** Source material **
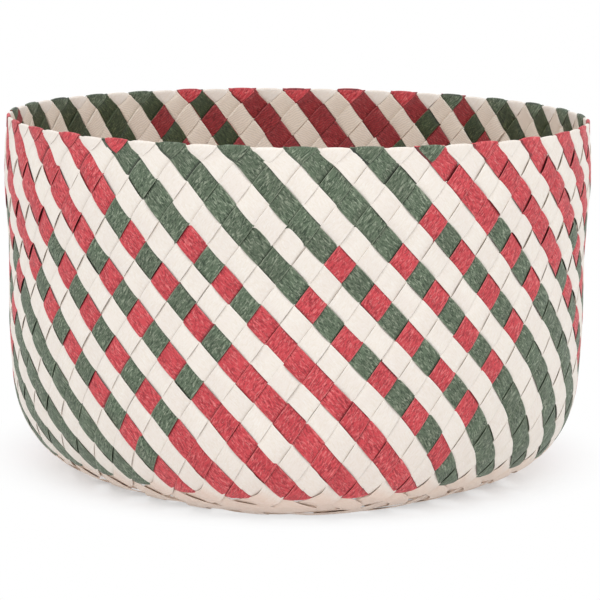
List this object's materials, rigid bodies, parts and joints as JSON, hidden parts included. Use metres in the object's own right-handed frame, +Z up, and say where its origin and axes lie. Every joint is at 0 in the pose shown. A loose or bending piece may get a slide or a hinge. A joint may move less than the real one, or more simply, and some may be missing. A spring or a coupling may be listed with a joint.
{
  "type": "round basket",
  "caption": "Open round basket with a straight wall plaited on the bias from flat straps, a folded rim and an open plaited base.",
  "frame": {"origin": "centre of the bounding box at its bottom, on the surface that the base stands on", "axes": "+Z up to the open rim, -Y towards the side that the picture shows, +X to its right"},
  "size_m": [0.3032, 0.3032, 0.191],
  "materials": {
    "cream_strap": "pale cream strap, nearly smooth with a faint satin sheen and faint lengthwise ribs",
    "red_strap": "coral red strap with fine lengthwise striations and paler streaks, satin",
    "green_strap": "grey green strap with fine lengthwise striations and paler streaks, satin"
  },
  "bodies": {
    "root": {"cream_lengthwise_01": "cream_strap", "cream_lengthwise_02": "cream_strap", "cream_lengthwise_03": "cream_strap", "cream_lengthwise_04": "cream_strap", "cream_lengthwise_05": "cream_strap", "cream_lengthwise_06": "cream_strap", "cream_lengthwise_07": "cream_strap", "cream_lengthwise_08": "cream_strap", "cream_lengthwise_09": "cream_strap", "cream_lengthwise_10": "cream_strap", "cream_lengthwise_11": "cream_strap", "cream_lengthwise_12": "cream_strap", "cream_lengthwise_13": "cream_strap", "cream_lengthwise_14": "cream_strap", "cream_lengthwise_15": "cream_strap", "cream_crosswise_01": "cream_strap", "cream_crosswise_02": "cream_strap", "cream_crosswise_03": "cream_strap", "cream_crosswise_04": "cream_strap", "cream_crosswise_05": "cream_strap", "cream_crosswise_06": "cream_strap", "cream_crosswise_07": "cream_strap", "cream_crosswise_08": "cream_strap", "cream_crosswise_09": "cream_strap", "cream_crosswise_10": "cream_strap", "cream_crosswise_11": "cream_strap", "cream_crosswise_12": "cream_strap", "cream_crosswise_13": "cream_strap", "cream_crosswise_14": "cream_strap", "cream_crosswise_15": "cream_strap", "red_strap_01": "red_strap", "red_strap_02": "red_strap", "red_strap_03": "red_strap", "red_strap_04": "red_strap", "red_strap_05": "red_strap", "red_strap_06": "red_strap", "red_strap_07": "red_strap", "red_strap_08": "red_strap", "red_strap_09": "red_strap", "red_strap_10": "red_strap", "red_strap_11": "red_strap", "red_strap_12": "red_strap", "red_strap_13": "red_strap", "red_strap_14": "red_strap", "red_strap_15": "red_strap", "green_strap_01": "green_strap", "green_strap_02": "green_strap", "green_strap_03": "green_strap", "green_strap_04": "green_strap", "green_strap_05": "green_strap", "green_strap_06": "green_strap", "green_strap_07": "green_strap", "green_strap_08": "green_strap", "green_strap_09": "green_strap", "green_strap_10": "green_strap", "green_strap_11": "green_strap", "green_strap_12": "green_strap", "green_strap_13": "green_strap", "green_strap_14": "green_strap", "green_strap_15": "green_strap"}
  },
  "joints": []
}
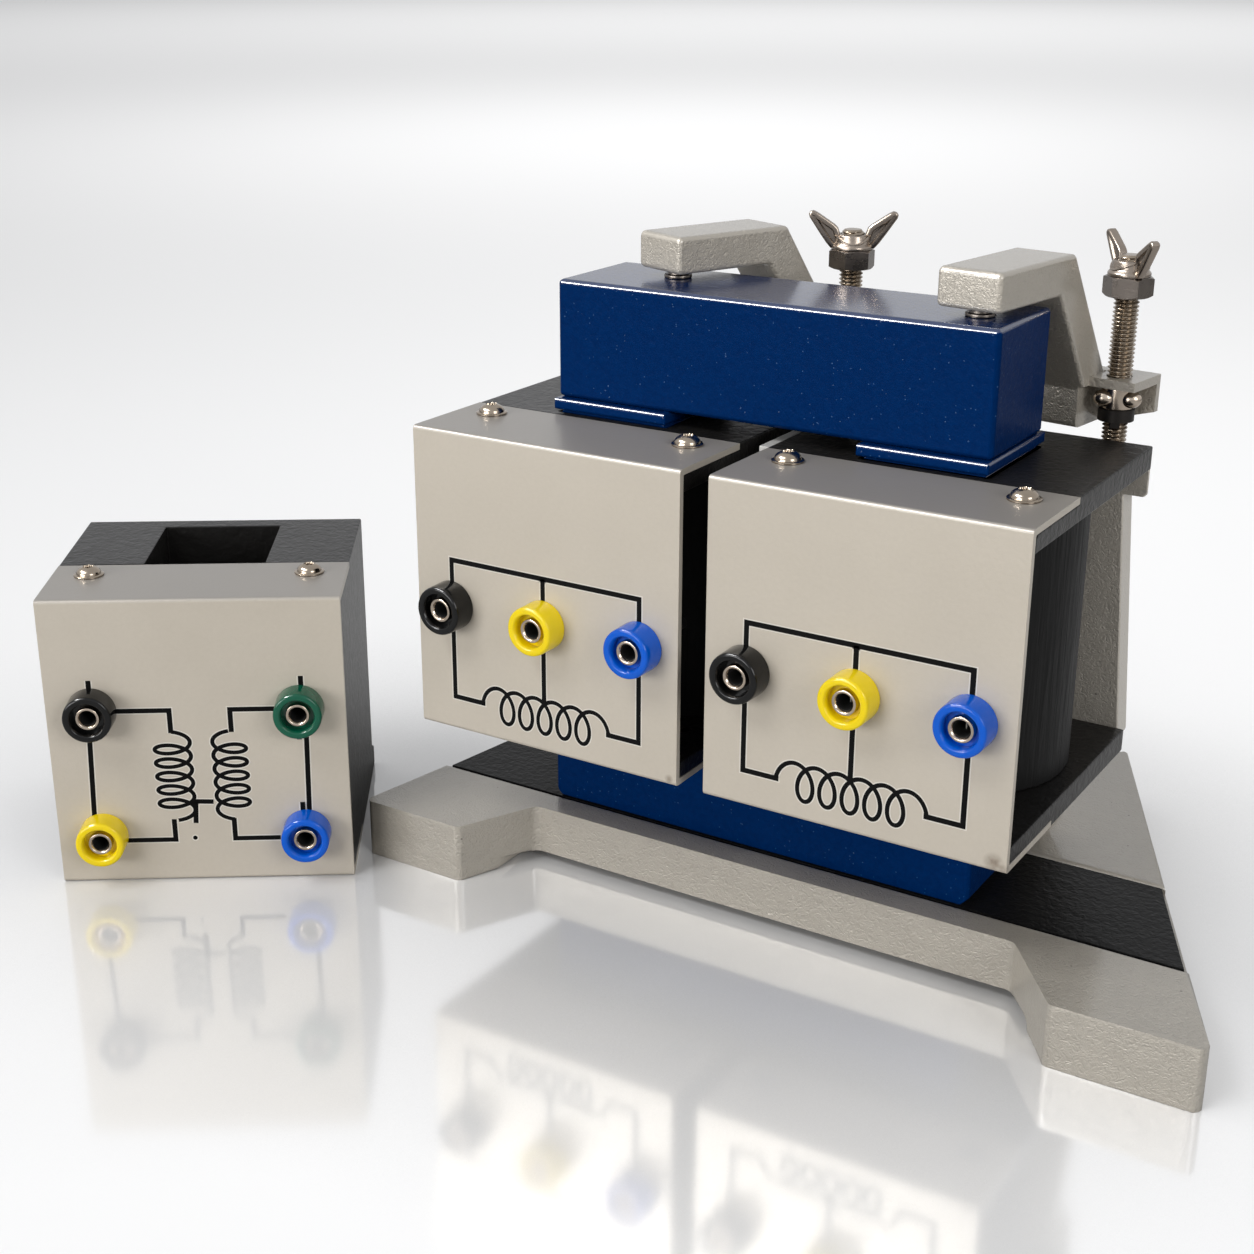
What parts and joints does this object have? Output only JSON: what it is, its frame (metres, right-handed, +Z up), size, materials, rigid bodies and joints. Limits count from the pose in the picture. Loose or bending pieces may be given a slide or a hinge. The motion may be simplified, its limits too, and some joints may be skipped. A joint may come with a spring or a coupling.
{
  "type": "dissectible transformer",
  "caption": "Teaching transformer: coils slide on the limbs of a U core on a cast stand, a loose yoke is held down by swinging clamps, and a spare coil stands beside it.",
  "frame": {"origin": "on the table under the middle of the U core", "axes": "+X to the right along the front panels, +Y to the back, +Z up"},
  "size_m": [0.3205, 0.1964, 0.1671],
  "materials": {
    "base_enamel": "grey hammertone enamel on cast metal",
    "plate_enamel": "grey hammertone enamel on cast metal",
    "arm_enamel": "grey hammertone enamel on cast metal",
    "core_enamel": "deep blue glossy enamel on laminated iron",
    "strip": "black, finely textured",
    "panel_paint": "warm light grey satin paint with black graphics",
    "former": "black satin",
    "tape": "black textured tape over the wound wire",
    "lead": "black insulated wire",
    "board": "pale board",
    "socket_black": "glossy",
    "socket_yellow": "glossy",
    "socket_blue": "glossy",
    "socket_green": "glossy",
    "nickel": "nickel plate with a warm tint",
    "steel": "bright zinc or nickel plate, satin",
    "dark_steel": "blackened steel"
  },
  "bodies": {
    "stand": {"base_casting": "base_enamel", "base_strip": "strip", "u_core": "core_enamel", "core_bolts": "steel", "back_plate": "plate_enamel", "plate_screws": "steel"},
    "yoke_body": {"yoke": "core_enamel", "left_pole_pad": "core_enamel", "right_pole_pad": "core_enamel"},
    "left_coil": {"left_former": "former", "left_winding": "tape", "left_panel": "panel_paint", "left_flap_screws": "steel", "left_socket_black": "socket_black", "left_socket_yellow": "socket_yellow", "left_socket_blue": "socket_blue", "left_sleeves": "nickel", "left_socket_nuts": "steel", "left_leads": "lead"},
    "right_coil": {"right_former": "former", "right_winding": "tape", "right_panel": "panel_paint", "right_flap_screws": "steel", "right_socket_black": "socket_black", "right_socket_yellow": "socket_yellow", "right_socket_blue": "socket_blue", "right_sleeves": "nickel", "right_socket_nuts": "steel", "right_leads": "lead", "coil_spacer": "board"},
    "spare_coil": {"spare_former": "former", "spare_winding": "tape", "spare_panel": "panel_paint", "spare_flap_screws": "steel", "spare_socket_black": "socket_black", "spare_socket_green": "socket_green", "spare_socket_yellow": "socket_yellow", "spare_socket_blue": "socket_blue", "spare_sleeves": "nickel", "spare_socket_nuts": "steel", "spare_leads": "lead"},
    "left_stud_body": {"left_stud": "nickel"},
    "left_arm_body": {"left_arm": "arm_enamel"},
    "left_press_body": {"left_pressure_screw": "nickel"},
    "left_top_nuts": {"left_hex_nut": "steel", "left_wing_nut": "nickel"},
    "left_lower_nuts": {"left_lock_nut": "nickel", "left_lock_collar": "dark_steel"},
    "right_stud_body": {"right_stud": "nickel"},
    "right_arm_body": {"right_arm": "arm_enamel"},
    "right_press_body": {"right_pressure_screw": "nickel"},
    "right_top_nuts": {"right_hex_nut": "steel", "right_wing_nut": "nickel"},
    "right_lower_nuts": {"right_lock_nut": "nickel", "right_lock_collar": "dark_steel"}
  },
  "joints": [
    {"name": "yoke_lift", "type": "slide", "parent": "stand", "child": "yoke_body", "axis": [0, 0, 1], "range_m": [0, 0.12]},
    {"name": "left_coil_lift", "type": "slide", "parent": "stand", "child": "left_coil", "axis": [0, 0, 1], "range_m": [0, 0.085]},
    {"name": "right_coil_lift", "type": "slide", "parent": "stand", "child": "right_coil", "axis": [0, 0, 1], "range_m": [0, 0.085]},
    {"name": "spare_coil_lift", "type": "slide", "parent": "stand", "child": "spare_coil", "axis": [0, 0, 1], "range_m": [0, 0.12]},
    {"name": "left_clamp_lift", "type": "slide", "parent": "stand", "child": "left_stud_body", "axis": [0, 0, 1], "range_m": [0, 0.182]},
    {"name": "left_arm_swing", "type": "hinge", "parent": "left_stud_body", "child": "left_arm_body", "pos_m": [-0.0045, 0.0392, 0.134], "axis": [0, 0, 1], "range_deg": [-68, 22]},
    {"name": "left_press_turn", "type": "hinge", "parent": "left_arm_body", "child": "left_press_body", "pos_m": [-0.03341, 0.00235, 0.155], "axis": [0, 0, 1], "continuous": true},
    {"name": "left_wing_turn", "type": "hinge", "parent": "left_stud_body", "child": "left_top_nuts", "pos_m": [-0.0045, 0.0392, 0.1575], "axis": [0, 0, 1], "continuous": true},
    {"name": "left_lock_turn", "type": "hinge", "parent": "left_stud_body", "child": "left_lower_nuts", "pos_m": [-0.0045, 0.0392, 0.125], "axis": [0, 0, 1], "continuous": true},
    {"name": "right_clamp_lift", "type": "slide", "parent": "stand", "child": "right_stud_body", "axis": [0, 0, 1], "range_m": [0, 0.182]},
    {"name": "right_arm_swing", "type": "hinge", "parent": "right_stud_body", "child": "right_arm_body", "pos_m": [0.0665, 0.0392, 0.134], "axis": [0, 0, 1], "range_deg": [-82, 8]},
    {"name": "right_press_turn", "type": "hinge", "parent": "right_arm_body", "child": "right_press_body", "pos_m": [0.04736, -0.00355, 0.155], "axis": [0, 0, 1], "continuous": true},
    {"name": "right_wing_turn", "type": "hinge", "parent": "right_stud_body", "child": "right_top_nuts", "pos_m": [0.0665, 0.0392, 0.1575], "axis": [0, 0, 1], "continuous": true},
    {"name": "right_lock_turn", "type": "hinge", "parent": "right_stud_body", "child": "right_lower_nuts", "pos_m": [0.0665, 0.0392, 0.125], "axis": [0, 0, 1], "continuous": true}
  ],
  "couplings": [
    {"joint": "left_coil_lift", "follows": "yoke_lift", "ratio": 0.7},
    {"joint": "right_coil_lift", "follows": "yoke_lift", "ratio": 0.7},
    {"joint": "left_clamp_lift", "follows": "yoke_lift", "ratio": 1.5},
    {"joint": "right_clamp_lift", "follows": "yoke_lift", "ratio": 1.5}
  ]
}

** Set exercise **
Your reply is one number: how many lines of the records above contain the word "origin".

** Solution to this problem **
3